• What you have to do
For this exercise, return only the lines from the line containing "bpy.context.view_layer.update()" through the line containing "for node in", both ends included, exactly as they are.

• Provided records

------------------------

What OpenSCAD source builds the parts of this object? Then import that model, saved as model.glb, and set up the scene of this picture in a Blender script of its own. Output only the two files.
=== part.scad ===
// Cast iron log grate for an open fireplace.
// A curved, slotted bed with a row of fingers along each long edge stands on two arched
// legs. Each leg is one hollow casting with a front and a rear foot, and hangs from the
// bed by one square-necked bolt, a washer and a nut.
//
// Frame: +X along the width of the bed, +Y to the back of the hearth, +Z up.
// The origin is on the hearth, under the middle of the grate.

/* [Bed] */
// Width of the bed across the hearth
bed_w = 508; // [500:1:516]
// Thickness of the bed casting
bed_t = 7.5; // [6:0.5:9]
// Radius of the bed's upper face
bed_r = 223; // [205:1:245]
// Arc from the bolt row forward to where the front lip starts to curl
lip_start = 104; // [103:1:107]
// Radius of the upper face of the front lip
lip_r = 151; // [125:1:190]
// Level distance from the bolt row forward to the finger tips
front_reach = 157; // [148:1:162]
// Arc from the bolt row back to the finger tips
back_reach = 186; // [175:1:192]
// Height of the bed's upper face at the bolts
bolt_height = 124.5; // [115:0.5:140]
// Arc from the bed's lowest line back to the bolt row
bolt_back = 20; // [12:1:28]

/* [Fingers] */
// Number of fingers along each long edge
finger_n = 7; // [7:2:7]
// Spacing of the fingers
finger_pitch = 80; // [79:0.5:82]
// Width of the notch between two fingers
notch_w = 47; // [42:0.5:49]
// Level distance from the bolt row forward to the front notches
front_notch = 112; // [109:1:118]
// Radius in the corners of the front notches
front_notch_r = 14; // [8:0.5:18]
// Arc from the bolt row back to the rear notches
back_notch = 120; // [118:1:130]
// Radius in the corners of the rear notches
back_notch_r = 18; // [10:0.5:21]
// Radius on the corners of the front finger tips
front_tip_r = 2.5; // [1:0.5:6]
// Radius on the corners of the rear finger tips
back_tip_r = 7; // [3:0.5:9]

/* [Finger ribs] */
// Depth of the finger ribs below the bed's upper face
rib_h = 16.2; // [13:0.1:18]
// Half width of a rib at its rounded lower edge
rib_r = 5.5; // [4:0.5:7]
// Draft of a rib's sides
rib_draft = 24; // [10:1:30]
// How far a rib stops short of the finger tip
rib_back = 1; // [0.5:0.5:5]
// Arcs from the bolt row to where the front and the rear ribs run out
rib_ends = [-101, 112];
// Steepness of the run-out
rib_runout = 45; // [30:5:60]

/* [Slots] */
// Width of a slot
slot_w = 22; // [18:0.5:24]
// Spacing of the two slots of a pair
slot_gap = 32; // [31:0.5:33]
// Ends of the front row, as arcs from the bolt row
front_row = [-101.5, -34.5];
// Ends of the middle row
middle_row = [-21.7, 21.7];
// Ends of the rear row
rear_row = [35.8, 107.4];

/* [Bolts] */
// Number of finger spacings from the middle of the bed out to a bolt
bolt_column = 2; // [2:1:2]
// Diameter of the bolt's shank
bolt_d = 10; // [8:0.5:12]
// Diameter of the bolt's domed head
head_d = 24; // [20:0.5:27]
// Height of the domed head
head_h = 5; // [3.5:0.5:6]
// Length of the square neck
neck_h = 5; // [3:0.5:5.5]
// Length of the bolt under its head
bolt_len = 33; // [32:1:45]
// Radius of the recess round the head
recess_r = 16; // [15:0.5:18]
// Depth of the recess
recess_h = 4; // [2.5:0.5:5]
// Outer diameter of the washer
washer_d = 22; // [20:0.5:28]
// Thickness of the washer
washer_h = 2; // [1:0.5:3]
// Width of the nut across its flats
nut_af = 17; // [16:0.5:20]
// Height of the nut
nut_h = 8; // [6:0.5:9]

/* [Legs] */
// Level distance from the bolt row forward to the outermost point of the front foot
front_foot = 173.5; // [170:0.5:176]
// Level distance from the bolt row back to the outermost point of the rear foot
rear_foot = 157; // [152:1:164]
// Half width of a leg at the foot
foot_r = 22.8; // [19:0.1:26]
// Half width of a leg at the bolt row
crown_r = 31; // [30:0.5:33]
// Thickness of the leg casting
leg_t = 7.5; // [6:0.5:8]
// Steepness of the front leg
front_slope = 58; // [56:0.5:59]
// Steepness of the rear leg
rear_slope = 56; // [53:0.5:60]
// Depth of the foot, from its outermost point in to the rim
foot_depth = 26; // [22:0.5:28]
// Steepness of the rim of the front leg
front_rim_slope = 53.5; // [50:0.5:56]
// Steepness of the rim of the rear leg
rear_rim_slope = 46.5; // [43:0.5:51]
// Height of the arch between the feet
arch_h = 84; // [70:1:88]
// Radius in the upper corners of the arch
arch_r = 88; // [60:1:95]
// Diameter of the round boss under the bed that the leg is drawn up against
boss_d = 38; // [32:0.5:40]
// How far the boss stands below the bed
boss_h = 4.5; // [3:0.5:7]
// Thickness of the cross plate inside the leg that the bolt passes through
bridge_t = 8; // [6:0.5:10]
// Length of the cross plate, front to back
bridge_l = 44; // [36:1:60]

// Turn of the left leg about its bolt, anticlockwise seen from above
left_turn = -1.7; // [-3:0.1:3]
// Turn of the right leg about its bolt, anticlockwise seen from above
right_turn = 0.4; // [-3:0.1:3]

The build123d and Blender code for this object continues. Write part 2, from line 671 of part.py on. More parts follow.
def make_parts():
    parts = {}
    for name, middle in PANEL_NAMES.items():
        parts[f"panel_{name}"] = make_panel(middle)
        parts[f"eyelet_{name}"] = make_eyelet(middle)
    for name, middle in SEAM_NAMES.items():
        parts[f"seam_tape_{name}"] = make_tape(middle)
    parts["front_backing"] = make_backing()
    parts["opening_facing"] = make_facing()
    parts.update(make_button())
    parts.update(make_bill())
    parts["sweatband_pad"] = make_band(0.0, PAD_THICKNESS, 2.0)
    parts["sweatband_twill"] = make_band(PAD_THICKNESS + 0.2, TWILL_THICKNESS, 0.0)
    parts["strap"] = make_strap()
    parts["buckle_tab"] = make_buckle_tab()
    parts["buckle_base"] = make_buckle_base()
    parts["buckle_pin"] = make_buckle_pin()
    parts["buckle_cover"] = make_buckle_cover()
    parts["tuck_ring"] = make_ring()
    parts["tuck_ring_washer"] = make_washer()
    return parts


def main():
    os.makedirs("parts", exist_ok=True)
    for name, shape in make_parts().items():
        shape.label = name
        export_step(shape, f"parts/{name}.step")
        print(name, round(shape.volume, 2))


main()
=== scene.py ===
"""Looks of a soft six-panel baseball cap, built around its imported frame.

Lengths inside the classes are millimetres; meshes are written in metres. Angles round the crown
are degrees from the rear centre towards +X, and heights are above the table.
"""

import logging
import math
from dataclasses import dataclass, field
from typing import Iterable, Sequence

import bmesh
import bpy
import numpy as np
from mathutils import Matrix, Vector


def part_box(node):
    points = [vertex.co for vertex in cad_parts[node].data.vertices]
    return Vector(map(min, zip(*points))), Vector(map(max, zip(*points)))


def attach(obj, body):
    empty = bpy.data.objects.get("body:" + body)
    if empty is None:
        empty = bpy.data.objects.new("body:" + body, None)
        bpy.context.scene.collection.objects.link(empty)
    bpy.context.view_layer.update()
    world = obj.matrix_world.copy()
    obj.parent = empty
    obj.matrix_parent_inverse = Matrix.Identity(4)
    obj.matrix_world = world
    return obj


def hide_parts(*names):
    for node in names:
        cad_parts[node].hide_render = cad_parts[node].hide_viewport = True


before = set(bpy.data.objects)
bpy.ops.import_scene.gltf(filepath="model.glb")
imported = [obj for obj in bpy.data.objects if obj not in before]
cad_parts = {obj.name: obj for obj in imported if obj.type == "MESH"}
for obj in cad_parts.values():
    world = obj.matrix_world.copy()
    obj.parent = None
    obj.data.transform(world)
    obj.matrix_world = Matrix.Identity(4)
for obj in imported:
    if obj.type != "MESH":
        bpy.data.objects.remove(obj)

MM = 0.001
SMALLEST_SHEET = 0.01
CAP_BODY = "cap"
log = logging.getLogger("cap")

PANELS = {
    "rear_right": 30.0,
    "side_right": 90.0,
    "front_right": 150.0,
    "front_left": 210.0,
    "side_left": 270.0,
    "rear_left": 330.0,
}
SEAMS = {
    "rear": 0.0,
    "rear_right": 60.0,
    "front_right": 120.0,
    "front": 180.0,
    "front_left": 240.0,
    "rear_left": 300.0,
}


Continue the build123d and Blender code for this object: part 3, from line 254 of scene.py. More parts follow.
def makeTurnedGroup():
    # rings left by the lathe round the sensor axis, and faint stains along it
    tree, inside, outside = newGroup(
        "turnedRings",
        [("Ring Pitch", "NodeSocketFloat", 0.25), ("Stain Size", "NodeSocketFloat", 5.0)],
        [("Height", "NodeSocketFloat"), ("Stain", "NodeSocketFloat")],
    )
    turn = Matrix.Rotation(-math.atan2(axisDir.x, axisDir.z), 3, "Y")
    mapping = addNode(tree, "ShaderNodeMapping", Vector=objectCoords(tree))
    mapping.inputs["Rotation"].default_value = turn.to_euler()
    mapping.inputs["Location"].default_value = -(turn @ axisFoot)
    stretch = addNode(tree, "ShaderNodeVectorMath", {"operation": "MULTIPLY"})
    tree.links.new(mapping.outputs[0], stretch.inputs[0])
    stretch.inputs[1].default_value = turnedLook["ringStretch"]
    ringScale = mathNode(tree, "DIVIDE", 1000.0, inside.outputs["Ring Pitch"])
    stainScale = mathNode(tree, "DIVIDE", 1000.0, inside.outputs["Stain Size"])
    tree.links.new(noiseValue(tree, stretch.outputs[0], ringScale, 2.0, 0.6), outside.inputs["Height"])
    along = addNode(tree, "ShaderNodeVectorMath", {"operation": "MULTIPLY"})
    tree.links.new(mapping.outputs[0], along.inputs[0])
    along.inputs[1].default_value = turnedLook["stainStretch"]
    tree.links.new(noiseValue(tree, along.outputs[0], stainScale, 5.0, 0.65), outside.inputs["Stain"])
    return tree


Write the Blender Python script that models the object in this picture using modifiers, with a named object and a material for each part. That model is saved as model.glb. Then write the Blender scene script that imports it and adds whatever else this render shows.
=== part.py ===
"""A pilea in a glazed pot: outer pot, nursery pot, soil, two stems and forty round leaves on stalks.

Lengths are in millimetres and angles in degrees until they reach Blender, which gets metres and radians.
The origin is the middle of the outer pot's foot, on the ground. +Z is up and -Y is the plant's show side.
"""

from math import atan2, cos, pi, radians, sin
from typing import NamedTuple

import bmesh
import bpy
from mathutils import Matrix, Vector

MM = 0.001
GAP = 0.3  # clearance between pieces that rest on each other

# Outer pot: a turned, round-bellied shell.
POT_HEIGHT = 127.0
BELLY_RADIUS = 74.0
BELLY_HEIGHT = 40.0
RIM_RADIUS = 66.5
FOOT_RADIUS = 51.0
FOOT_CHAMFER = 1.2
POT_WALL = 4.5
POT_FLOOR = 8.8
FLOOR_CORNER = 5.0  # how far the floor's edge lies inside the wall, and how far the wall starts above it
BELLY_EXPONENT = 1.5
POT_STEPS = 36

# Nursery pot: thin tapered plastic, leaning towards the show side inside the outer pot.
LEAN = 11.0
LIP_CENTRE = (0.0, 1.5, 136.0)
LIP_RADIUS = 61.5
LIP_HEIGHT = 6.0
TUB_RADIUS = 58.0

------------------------

• Answer to this exercise
    bpy.context.view_layer.update()
    world = obj.matrix_world.copy()
    obj.parent = empty
    obj.matrix_parent_inverse = Matrix.Identity(4)
    obj.matrix_world = world
    return obj


def hide_parts(*names):
    for node in names:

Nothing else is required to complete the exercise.